The cost has some absolute components and some relative components. Since fragmentation is difficult to avoid except through grotesque over-allocation of space, the issue is to control fragmentation through normalization. A more important pair of questions, then, are these:
- What are the background costs of fragmented data?
- What are the relative merits of normalizing to control fragmentation?
The absolute costs are relatively easy to identify: they are the costs of defragmenting. These are the downtime to defragment, and risk of failure in this processing which adds complexity but does not create value.
The relative costs can be measured through a comparison between three designs: denormalized, partially normalized and fully normalized.
- The denormalized design is the Multiple Entity SubSpecies (MESS) or Uni-table. Suitable for a number of data warehouse purposes, but a poor choice for transactional applications.
- The partially normalized design partitions columns into "core" and "extension" using a rough estimation of the relative frequency of update. Things rarely or never updated are part of the core, and will be quite compact. Things updated -- in particular, things with an initial value of NULL -- go in the extension. The extension is expected to fragment, but the fragmentation will be isolated and (hopefully) under some control.
- The fully normalized design partitions columns into the dimension and a fact table that records individual events separately. The idea is that events accrete. Replacing a NULL with event information creates a sparse and fragmented table. This is the CREEP - a Continuously Re-Evolving Entity Pattern, where growth is part of the design. Inserts make more sense than updates for evolving entities.
Here is the denormalized MESS design. The ev's are "Events" which are filled in by updates, leading to fragmentation. The business processing makes ev1 mandatory, and the other events may, or may not happen.
CREATE TABLE MESS( key VARCHAR(20), ev1text VARCHAR(100), ev1date TIMESTAMP, ev2text VARCHAR(100), ev2date TIMESTAMP, ev3text VARCHAR(100), ev3date TIMESTAMP );
Here's a normalized design which controls fragmentation by isolating ev2 and ev3 event data into a separate table. The M2 table can be sparse and can fragment.
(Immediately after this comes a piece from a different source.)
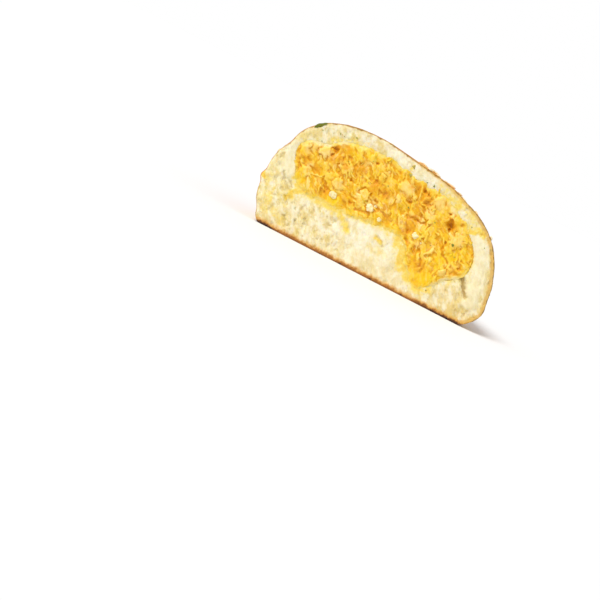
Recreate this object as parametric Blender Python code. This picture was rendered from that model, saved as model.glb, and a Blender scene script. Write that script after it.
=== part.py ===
"""Half of a round, stuffed bread roll, cut down the middle.

Two solids: the bread, which is crust and crumb in one piece, and the filling that runs
through it and shows at the cut. Metres, +Z up. The roll stands on its flat base, and its
cut face looks along -Y. The origin is under the middle of the part's box, on the base.
"""

import math

import bmesh
import bpy
from mathutils import Matrix, Vector

MM = 0.001

# The roll before it was cut, round the Z axis.
ROLL_RADIUS = 54 * MM  # at its widest ring
WIDEST_HEIGHT = 14 * MM
BASE_RADIUS = 47.5 * MM
BASE_EDGE_ROUND = 0.7 * MM
CROWN_SHIFT = -2.8 * MM  # along X, from the base
CROWN_HEIGHT = 53.4 * MM
CROWN_FULLNESS = 2.55  # exponent of the superellipse: 2 is an ellipse, more is boxier
CROWN_TILT = 2.2  # share of its height that the roll loses per metre towards +X
SKIRT_TILT = 4.0  # the same for its widest ring, on top of that

# The dough rose unevenly: waves round the roll, as (waves in a turn, depth, phase).
OUTLINE_WAVES = [(2, 0.012, 1.2), (3, 0.010, 1.2), (5, 0.006, 1.1)]
# Shallow dimples and swells of the crust, as (x, y, z, reach, push outwards).
SWELLS = [
    (-26 * MM, 18 * MM, 46 * MM, 17 * MM, -0.9 * MM),
    (8 * MM, 30 * MM, 44 * MM, 14 * MM, 0.8 * MM),
    (30 * MM, 16 * MM, 42 * MM, 12 * MM, -0.7 * MM),
    (-8 * MM, 40 * MM, 38 * MM, 11 * MM, -0.6 * MM),
    (-49 * MM, 0 * MM, 34 * MM, 14 * MM, -2.8 * MM),
    (-54 * MM, 0 * MM, 5 * MM, 13 * MM, -2.0 * MM),
    (38 * MM, 0 * MM, 40 * MM, 17 * MM, 1.5 * MM),
    (52 * MM, 0 * MM, 8 * MM, 11 * MM, 0.8 * MM),
]
SWELLS_FROM = (0, 0, 18 * MM)  # the point that they are pushed away from
SWELLS_ABOVE = 14 * MM  # they fade out from this height down, so the base stays flat

# The filling where the cut shows it: points round its edge, as (x, z), clockwise.
FILLING_EDGE = [
    (-44.8 * MM, 37.2 * MM),
    (-31.0 * MM, 45.0 * MM),
    (-18.0 * MM, 48.0 * MM),
    (-4.0 * MM, 46.8 * MM),
    (10.0 * MM, 44.6 * MM),
    (21.0 * MM, 43.0 * MM),
    (31.0 * MM, 37.6 * MM),
    (38.4 * MM, 30.2 * MM),
    (40.4 * MM, 22.4 * MM),
    (36.0 * MM, 14.0 * MM),
    (25.2 * MM, 7.4 * MM),
    (18.6 * MM, 11.8 * MM),
    (14.0 * MM, 19.0 * MM),
    (7.5 * MM, 23.4 * MM),
    (-7.0 * MM, 22.4 * MM),
    (-21.0 * MM, 20.6 * MM),
    (-36.4 * MM, 21.6 * MM),
    (-41.8 * MM, 28.4 * MM),
]
FILLING_HEART = (12 * MM, 31 * MM)  # (x, z) that the filling narrows to, all its edge in view
FILLING_DEPTH = 37 * MM  # from the cut, into the roll
FILLING_PROUD = 0.9 * MM  # the soft filling swells out of the cut
FILLING_RIPPLE = 0.35 * MM  # depth of the ripples on its face
RIPPLE_ACROSS = 3.1 * MM  # their lengths over a full turn, divided by 2 pi: along X,
RIPPLE_UP = 2.6 * MM  # along Z,
RIPPLE_LEAN = 7.0 * MM  # and for how they lean
FILLING_BLUNTNESS = 0.8  # how it narrows with depth: 1 is an ellipse, less is blunter
FILLING_GAP = 0.3 * MM  # between the filling and the bread round it
CAVITY_MOUTH = 4 * MM  # how far the cutter for its room stands out of the cut

SAME_POINT = 0.01 * MM  # points nearer than this are one

# How finely the solids are faceted.
TURN_STEPS = 44
BASE_RINGS = 4
SKIRT_RINGS = 7
CROWN_RINGS = 20
EDGE_STEPS = 4  # between two points of the filling's edge
DEPTH_RINGS = 9
FACE_SCALES = [0.12, 0.34, 0.56, 0.76, 0.91]  # rings on the filling's face, from its heart

CRUST_COLOUR = (0.72, 0.36, 0.03, 1)
FILLING_COLOUR = (0.83, 0.48, 0.07, 1)


def clear_scene():
    for obj in list(bpy.data.objects):
        bpy.data.objects.remove(obj)


def finish(name, colour, roughness):
    """A Principled material of one colour."""
    material = bpy.data.materials.new(name)
    material.use_nodes = True
    shader = material.node_tree.nodes["Principled BSDF"]
    shader.inputs["Base Color"].default_value = colour
    shader.inputs["Roughness"].default_value = roughness
    shader.inputs["Metallic"].default_value = 0
    return material


def object_of(bm, name, material):
    """Turns a bmesh into a named object with that material."""
    bmesh.ops.recalc_face_normals(bm, faces=bm.faces)
    mesh = bpy.data.meshes.new(name)
    bm.to_mesh(mesh)
    bm.free()
    mesh.materials.append(material)
    obj = bpy.data.objects.new(name, mesh)
    bpy.context.scene.collection.objects.link(obj)
    return obj


def roll_profile():
    """(radius, height) points from the middle of the base, out to the widest ring and up to the crown."""
    points = []
    flat = BASE_RADIUS - BASE_EDGE_ROUND
    for i in range(BASE_RINGS + 1):
        points.append((flat * i / BASE_RINGS, 0))
    for i in range(1, SKIRT_RINGS + 1):
        rise = i / SKIRT_RINGS
        tuck = (1 - rise) ** 2
        radius = ROLL_RADIUS - (ROLL_RADIUS - BASE_RADIUS) * tuck
        points.append((radius, WIDEST_HEIGHT * rise))
    for i in range(1, CROWN_RINGS + 1):
        turn = 0.5 * math.pi * i / CROWN_RINGS
        out = max(math.cos(turn), 0) ** (2 / CROWN_FULLNESS)
        up = math.sin(turn) ** (2 / CROWN_FULLNESS)
        height = WIDEST_HEIGHT + (CROWN_HEIGHT - WIDEST_HEIGHT) * up
        points.append((ROLL_RADIUS * out, height))
    points[-1] = (0, CROWN_HEIGHT)
    return points


def near_to(point, at, reach):
    """1 at that place, and less further off, with little left at twice the reach."""
    return math.exp(-((point - Vector(at)).length / reach) ** 2)


def as_baked(point):
    """Moves a point of the even roll to where the baked one has it: waved, dimpled, tilted, its crown shifted."""
    turn = math.atan2(point.y, point.x)
    wave = 1 + sum(depth * math.cos(n * turn + phase) for n, depth, phase in OUTLINE_WAVES)
    baked = Vector((point.x * wave, point.y * wave, point.z))
    share = point.z / CROWN_HEIGHT
    baked.z *= 1 - (CROWN_TILT + SKIRT_TILT * (1 - share) ** 2) * baked.x
    baked.x += CROWN_SHIFT * share
    outwards = (baked - Vector(SWELLS_FROM)).normalized()
    push = sum(out * near_to(baked, at, reach) for *at, reach, out in SWELLS)
    return baked + outwards * push * min(point.z / SWELLS_ABOVE, 1)


def make_bread(material):
    """The half roll, turned from its profile, with a flat cut face at y = 0."""
    bm = bmesh.new()
    profile = [bm.verts.new((radius, 0, height)) for radius, height in roll_profile()]
    edges = [bm.edges.new(pair) for pair in zip(profile, profile[1:])]
    bmesh.ops.spin(
        bm,
        geom=profile + edges,
        cent=(0, 0, 0),
        axis=(0, 0, 1),
        angle=math.pi,
        steps=TURN_STEPS,
    )
    bmesh.ops.remove_doubles(bm, verts=bm.verts, dist=SAME_POINT)
    rim = [edge for edge in bm.edges if edge.is_boundary]
    bmesh.ops.holes_fill(bm, edges=rim, sides=0)
    for vert in bm.verts:
        vert.co = as_baked(vert.co)
        if abs(vert.co.y) < SAME_POINT:
            vert.co.y = 0
    bmesh.ops.triangulate(bm, faces=[face for face in bm.faces if len(face.verts) > 4])
    return object_of(bm, "bread", material)


def smooth_edge(points):
    """A closed curve through the points, as a Catmull-Rom spline."""
    curve = []
    count = len(points)
    for i in range(count):
        before, here, there, after = [Vector(points[(i + k) % count]) for k in (-1, 0, 1, 2)]
        for step in range(EDGE_STEPS):
            t = step / EDGE_STEPS
            bend = (2 * before - 5 * here + 4 * there - after) * t * t
            twist = (3 * here - before - 3 * there + after) * t**3
            curve.append(0.5 * (2 * here + (there - before) * t + bend + twist))
    return curve


def grown(curve, by):
    """The closed curve moved outwards by a distance. It runs clockwise, so outwards is to its left."""
    moved = []
    count = len(curve)
    for i, point in enumerate(curve):
        along = curve[(i + 1) % count] - curve[i - 1]
        moved.append(point + by * Vector((-along.y, along.x)).normalized())
    return moved


def ring_at(curve, scale, depth):
    """The curve drawn in towards the filling's heart, as points at that depth or depth function."""
    heart = Vector(FILLING_HEART)
    ring = []
    for point in curve:
        x, z = heart + scale * (point - heart)
        y = depth(x, z) if callable(depth) else depth
        ring.append(Vector((x, y, z)))
    return ring


def face_depth(scale):
    """The depth of the filling's face for a ring drawn in to that scale: negative, as it stands proud."""
    swell = FILLING_PROUD * (1 - scale**3)

    def depth(x, z):
        ripple = math.sin(x / RIPPLE_ACROSS) * math.cos(z / RIPPLE_UP + x / RIPPLE_LEAN)
        return -swell - FILLING_RIPPLE * (1 - scale) * ripple

    return depth


def inner_rings(curve, depth):
    """Rings that narrow from the cut to the filling's deepest point, like half a rounded cushion."""
    rings = []
    for i in range(DEPTH_RINGS):
        turn = 0.5 * math.pi * i / DEPTH_RINGS
        rings.append(ring_at(curve, math.cos(turn) ** FILLING_BLUNTNESS, depth * math.sin(turn)))
    return rings


def loft(rings, name, material):
    """One closed skin through the rings, with a face on each end."""
    bm = bmesh.new()
    loops = []
    for ring in rings:
        verts = [bm.verts.new(point) for point in ring]
        loops.append([bm.edges.new((verts[i - 1], verts[i])) for i in range(len(verts))])
    for first, second in zip(loops, loops[1:]):
        bmesh.ops.bridge_loops(bm, edges=first + second)
    for end in (loops[0], loops[-1]):
        bmesh.ops.contextual_create(bm, geom=end)
    return object_of(bm, name, material)


def make_filling(material):
    """The filling, a cushion behind the cut with a swollen, rippled face."""
    curve = smooth_edge(FILLING_EDGE)
    face = [ring_at(curve, scale, face_depth(scale)) for scale in FACE_SCALES]
    return loft(face + inner_rings(curve, FILLING_DEPTH), "filling", material)


def make_cavity(material):
    """The room that the filling takes in the bread, a gap wider all round and open past the cut."""
    curve = grown(smooth_edge(FILLING_EDGE), FILLING_GAP)
    mouth = ring_at(curve, 1, -CAVITY_MOUTH)
    rings = [mouth] + inner_rings(curve, FILLING_DEPTH + FILLING_GAP)
    cavity = loft(rings, "cavity", material)
    cavity.hide_render = True
    cavity.display_type = "WIRE"
    return cavity


def cut_out(obj, cutter):
    modifier = obj.modifiers.new("room for the filling", "BOOLEAN")
    modifier.operation = "DIFFERENCE"
    modifier.solver = "EXACT"
    modifier.object = cutter


def centre_on_base(parts, others):
    """Moves everything so that the middle of the parts' box, at its bottom, is the origin."""
    points = [vert.co for part in parts for vert in part.data.vertices]
    low = Vector([min(point[i] for point in points) for i in range(3)])
    high = Vector([max(point[i] for point in points) for i in range(3)])
    middle = (low + high) / 2
    shift = Matrix.Translation((-middle.x, -middle.y, -low.z))
    for obj in parts + others:
        obj.data.transform(shift)


def main():
    clear_scene()
    crust = finish("crust", CRUST_COLOUR, 0.35)
    mash = finish("filling", FILLING_COLOUR, 0.55)
    bread = make_bread(crust)
    filling = make_filling(mash)
    cavity = make_cavity(crust)
    centre_on_base([bread, filling], [cavity])
    cut_out(bread, cavity)
    for obj in (bread, filling):
        obj.data.shade_smooth()


main()
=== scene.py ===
import math
import random

import bpy
import numpy as np
from mathutils import Euler, Matrix, Vector, noise
from mathutils.bvhtree import BVHTree


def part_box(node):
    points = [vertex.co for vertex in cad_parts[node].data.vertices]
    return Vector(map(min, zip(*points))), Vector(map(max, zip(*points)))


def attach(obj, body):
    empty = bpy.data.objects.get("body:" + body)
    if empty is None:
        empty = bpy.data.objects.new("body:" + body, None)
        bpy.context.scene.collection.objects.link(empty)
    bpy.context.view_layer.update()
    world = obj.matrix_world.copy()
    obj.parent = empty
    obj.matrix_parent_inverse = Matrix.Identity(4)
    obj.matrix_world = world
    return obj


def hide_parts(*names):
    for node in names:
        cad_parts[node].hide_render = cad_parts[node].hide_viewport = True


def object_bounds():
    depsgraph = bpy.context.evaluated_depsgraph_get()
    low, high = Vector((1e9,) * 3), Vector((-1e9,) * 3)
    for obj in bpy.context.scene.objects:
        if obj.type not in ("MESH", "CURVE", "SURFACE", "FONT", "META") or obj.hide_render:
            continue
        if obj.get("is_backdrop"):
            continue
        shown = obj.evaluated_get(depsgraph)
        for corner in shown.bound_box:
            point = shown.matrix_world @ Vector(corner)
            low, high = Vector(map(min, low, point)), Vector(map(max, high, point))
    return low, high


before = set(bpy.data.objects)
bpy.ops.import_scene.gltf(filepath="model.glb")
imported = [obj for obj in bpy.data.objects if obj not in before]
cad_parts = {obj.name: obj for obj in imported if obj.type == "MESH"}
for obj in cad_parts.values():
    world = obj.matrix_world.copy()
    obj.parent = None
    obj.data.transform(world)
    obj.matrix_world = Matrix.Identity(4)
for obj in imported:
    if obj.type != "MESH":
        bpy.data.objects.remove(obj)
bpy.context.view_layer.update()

# all measures are in millimetres, apart from those that Blender's own tools are given
mm = 0.001
breadLow, breadHigh = [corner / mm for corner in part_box("bread")]
fillingLow, fillingHigh = [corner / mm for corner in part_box("filling")]
cutY = breadLow.y  # the cut face lies in this plane and looks along -Y
bakedTop = breadHigh.z
tenderX = 5  # the crumb is finest and most even round here
hiddenFrom = 3  # so far behind the cut the walls round the filling are out of sight
farOff = 200  # looks at the roll start this far outside
fullCircle = 6.28  # radians
print("frame loaded, cut plane at", round(cutY, 2), "mm")


# everyday helpers

def only(piece):
    bpy.ops.object.select_all(action="DESELECT")
    piece.select_set(True)
    bpy.context.view_layer.objects.active = piece


def added(primitive, name, **settings):
    # a fresh primitive, with nothing else selected
    bpy.ops.object.select_all(action="DESELECT")
    primitive(**settings)
    piece = bpy.context.object
    piece.name = name
    return piece


def copyOfNode(node, name):
    piece = bpy.data.objects.new(name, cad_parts[node].data.copy())
    bpy.context.collection.objects.link(piece)
    piece.data.materials.clear()
    only(piece)
    bpy.ops.object.mode_set(mode="EDIT")
    bpy.ops.mesh.select_all(action="SELECT")
    bpy.ops.mesh.remove_doubles(threshold=0.01 * mm)
    bpy.ops.object.mode_set(mode="OBJECT")
    return piece


def applied(piece, kind, **settings):
    only(piece)
    modifier = piece.modifiers.new(kind.lower(), kind)
    for setting, value in settings.items():
        setattr(modifier, setting, value)
    bpy.ops.object.modifier_apply(modifier=modifier.name)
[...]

CREATE TABLE M1C( key VARCHAR(20), ev1text VARCHAR(100), ev1date TIMESTAMP ); CREATE TABLE M1X( key VARCHAR(20), ev2text VARCHAR(100), ev2date TIMESTAMP, ev3text VARCHAR(100), ev3date TIMESTAMP ); CREATE UNIQUE INDEX M1C_X1 ON M1C( key ); CREATE UNIQUE INDEX M1X_X1 ON M1X( key );
The most interesting design is the following. This uses inserts instead of updates to fold in the additional data.
CREATE TABLE M2C( key VARCHAR(20) ); CREATE TABLE M2E( key VARCHAR(20), evt NUMBER, evtext VARCHAR(100), evdate TIMESTAMP ); CREATE UNIQUE INDEX M2C_X1 ON M2C( key ); CREATE INDEX M2E_X1 ON M2E( key );